Repeat exactly, and only, the lines below starting at the line that contains "Continue the three.js" and ending at the line that contains "bands: how many columns it has.", inclusive of both.

§ DATA FOR THE TASK:

▼

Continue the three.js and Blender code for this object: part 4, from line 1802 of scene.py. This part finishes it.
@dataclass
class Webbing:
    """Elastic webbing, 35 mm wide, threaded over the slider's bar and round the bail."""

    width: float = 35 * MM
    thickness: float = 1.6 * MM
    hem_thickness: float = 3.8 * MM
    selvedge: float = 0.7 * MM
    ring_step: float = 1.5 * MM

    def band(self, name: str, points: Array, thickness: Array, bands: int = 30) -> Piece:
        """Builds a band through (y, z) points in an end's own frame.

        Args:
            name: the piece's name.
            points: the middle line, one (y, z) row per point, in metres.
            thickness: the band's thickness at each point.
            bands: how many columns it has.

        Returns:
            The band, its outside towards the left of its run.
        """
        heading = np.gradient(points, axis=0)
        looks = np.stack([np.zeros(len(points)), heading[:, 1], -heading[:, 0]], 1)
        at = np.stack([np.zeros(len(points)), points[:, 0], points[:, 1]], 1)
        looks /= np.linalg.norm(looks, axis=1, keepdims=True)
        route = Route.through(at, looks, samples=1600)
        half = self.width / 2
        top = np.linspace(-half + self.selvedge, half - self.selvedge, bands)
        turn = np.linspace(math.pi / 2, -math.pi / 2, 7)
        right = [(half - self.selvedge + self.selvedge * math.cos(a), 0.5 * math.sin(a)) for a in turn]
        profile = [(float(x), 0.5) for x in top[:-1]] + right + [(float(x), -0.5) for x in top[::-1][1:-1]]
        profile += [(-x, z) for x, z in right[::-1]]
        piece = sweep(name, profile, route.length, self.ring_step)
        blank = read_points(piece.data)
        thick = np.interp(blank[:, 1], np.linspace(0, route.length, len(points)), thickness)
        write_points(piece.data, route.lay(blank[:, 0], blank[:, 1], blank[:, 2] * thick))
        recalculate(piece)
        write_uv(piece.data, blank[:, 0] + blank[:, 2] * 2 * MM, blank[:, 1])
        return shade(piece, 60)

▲
▼

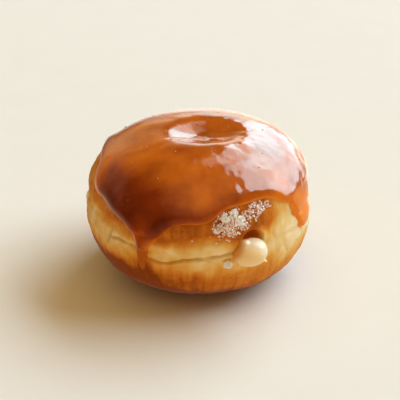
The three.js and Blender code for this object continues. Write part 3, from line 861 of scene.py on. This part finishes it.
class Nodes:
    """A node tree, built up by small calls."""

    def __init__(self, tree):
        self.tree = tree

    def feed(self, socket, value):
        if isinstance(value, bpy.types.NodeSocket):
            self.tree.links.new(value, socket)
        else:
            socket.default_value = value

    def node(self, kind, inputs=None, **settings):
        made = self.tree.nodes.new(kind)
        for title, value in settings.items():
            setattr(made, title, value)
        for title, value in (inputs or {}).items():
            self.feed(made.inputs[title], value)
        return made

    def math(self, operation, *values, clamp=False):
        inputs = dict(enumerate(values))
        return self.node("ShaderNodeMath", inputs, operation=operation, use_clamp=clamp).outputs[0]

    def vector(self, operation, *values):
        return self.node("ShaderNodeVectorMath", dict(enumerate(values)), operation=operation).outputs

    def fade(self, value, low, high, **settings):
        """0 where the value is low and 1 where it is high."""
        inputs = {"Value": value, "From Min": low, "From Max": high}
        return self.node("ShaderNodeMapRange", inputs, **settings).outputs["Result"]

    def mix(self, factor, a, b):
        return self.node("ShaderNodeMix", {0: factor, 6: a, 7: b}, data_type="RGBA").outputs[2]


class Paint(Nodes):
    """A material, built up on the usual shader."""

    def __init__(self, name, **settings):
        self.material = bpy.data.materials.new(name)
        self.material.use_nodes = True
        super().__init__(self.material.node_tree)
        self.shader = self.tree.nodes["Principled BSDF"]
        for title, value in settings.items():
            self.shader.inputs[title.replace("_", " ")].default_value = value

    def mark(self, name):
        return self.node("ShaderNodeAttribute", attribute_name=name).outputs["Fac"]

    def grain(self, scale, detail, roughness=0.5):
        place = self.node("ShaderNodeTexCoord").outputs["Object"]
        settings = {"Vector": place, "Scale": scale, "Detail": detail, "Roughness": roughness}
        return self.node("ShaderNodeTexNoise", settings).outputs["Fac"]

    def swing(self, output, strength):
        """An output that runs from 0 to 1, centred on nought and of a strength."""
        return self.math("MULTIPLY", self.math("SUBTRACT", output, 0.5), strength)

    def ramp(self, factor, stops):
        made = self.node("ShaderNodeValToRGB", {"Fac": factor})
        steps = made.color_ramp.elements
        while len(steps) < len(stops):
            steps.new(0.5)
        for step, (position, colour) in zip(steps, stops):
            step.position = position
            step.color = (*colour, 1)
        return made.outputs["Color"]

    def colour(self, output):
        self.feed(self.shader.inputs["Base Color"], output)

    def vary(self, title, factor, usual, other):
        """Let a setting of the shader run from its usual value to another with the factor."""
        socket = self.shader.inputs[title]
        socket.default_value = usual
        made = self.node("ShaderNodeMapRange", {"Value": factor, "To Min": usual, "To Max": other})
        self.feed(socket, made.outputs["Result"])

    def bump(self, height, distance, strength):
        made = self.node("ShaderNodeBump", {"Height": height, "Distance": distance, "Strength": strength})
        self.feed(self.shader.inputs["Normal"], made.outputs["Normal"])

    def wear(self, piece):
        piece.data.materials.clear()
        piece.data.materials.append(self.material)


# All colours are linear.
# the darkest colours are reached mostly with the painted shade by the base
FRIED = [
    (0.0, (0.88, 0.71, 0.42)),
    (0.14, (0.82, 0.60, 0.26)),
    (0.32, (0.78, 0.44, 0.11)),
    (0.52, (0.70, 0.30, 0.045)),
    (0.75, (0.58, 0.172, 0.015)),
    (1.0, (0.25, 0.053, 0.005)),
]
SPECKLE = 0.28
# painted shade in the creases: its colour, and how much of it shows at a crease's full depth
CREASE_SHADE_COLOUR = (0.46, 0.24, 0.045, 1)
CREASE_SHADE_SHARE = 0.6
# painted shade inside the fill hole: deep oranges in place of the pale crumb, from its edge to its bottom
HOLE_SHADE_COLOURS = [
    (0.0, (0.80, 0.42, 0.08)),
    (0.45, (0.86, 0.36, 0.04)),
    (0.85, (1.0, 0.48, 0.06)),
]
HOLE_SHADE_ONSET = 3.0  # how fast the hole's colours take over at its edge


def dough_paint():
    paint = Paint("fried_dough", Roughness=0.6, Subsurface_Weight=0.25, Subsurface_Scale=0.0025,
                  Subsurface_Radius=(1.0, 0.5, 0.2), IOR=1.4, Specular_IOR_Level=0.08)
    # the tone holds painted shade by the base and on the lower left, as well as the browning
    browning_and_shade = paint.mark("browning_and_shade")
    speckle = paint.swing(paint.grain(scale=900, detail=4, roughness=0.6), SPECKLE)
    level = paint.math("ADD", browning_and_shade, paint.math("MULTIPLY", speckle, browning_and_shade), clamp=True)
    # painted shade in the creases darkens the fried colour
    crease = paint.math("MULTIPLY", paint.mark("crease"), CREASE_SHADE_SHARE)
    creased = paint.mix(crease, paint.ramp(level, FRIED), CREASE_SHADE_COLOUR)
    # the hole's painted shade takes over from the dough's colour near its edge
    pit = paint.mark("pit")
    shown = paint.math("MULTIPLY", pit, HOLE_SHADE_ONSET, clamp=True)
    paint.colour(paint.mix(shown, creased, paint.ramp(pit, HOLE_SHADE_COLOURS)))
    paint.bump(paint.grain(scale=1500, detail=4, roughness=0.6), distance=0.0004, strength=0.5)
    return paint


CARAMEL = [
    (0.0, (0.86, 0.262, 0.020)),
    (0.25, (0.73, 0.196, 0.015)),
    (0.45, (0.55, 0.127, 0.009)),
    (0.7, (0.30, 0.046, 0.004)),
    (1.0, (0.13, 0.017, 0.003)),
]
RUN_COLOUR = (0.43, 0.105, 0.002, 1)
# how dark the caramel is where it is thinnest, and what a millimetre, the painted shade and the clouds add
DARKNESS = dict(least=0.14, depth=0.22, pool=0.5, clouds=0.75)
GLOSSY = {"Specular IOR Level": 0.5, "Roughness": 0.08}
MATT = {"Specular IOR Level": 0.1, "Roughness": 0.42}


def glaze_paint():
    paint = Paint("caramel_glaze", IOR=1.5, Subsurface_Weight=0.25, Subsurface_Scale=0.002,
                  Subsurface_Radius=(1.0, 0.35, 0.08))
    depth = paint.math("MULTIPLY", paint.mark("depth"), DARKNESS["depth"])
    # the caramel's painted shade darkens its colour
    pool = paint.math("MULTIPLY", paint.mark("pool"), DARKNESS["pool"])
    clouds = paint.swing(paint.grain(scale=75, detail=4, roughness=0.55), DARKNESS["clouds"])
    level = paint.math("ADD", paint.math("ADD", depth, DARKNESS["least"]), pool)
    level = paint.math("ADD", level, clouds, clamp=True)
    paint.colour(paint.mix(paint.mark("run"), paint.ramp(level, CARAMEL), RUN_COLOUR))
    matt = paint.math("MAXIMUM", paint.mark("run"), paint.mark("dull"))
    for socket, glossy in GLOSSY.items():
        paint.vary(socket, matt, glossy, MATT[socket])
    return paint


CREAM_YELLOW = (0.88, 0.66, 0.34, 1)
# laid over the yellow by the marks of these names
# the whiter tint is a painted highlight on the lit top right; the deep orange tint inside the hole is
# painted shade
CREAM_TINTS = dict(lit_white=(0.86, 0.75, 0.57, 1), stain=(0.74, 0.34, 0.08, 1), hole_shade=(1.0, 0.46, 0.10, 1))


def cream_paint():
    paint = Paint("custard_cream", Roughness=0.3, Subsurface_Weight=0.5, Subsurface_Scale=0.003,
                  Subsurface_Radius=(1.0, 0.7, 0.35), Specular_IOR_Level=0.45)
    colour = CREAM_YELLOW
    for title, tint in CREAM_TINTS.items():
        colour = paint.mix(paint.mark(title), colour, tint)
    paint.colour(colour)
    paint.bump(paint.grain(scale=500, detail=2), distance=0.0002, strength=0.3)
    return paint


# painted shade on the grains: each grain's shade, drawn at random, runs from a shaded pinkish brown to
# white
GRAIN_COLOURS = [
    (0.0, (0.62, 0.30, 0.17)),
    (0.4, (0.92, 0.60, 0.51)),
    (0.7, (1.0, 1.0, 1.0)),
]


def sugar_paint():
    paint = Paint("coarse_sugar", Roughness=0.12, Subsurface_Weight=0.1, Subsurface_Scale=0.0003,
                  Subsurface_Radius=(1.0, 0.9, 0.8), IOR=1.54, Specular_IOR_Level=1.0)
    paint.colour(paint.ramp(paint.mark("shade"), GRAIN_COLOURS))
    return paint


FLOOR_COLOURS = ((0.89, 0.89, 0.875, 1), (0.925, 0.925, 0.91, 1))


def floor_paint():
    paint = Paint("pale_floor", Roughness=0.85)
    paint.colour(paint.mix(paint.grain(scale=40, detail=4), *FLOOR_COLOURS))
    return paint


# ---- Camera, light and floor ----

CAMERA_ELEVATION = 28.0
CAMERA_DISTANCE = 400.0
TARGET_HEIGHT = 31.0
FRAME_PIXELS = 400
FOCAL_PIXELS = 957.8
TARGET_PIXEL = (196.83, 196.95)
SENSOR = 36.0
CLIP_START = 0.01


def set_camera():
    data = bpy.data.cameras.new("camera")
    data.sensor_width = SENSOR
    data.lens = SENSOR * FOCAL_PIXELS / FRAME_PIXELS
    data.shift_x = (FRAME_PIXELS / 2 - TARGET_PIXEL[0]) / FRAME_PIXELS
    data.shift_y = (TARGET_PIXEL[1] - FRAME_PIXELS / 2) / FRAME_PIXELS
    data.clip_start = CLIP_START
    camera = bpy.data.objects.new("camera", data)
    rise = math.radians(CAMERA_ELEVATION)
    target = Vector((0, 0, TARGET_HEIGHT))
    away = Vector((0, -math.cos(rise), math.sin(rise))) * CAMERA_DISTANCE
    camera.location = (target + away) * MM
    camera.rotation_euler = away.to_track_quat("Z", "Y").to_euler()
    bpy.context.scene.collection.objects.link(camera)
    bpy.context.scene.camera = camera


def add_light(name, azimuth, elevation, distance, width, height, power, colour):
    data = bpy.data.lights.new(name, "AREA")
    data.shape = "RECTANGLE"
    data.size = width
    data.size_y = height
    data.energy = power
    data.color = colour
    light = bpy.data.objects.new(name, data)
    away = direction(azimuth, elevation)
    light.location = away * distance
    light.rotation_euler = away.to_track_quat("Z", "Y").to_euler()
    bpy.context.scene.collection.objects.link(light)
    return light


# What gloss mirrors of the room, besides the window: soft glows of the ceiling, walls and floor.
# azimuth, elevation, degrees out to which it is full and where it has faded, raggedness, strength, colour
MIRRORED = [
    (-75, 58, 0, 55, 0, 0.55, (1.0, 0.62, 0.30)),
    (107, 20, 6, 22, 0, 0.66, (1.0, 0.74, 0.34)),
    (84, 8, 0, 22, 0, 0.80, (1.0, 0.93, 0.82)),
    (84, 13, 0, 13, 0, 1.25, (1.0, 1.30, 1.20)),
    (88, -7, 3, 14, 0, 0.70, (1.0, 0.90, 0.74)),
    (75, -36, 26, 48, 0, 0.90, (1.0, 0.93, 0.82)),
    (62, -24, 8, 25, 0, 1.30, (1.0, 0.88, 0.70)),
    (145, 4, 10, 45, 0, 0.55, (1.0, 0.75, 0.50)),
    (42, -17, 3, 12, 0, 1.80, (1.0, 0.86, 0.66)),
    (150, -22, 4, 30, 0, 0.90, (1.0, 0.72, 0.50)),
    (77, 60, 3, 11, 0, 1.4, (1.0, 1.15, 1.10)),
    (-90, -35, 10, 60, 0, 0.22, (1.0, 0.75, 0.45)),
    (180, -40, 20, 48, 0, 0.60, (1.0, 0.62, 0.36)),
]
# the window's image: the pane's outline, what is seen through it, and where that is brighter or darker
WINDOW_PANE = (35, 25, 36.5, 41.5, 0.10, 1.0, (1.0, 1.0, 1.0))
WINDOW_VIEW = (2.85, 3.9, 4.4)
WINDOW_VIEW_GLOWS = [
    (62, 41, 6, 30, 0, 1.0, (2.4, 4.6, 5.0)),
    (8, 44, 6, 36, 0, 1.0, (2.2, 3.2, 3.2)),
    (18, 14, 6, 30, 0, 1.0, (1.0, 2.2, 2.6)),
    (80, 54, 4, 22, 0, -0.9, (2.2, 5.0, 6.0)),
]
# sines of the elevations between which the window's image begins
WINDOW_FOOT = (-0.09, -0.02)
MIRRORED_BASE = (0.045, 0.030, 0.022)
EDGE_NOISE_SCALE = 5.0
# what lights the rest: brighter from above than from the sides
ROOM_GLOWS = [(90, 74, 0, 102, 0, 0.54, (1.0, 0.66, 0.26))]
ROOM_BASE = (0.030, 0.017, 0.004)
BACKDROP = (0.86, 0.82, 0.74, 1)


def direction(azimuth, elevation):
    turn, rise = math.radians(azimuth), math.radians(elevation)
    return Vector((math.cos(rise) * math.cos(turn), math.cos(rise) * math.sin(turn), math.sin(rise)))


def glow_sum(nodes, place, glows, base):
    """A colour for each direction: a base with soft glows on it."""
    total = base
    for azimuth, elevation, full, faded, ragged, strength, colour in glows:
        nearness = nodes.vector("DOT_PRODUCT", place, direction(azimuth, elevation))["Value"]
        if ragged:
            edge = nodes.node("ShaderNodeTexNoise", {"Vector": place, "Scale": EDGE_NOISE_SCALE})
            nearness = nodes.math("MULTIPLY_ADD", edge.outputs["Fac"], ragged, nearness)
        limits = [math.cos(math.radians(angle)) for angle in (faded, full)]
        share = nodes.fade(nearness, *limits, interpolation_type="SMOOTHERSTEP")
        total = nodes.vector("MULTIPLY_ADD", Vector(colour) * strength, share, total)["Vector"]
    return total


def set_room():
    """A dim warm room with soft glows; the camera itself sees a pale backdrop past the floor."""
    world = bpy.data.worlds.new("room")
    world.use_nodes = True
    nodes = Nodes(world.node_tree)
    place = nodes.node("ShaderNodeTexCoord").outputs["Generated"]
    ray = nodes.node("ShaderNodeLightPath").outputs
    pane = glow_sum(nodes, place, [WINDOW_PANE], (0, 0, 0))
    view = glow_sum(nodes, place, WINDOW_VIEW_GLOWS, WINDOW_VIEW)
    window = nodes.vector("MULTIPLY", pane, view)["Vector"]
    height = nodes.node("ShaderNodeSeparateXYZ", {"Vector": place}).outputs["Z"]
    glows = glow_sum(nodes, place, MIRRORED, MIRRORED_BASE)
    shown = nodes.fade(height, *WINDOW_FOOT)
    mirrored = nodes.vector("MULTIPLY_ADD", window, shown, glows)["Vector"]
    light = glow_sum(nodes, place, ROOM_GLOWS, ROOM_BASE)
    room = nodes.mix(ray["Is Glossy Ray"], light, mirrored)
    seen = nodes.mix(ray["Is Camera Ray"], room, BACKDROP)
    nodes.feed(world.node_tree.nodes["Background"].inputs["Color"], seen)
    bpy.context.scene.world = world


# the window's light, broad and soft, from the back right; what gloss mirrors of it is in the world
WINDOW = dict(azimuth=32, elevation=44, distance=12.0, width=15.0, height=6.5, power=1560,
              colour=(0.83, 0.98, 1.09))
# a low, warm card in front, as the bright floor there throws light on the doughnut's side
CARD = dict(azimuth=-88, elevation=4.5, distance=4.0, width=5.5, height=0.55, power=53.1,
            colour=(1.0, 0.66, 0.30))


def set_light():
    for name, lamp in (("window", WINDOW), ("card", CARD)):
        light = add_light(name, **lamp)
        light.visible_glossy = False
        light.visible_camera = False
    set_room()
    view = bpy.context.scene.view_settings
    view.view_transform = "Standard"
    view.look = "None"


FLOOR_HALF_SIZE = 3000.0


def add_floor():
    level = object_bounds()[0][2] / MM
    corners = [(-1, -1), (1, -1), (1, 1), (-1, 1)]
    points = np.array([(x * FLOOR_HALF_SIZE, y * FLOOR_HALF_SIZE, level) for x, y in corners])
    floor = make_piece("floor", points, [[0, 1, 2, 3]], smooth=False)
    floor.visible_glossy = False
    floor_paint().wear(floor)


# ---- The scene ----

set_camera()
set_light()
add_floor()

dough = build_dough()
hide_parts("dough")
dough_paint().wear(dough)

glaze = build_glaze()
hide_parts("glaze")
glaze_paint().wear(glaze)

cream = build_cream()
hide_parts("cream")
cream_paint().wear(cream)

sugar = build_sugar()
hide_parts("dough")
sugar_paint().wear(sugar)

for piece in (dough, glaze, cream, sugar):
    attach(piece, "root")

▲

§ EXPECTED ANSWER:
Continue the three.js and Blender code for this object: part 4, from line 1802 of scene.py. This part finishes it.
@dataclass
class Webbing:
    """Elastic webbing, 35 mm wide, threaded over the slider's bar and round the bail."""

    width: float = 35 * MM
    thickness: float = 1.6 * MM
    hem_thickness: float = 3.8 * MM
    selvedge: float = 0.7 * MM
    ring_step: float = 1.5 * MM

    def band(self, name: str, points: Array, thickness: Array, bands: int = 30) -> Piece:
        """Builds a band through (y, z) points in an end's own frame.

        Args:
            name: the piece's name.
            points: the middle line, one (y, z) row per point, in metres.
            thickness: the band's thickness at each point.
            bands: how many columns it has.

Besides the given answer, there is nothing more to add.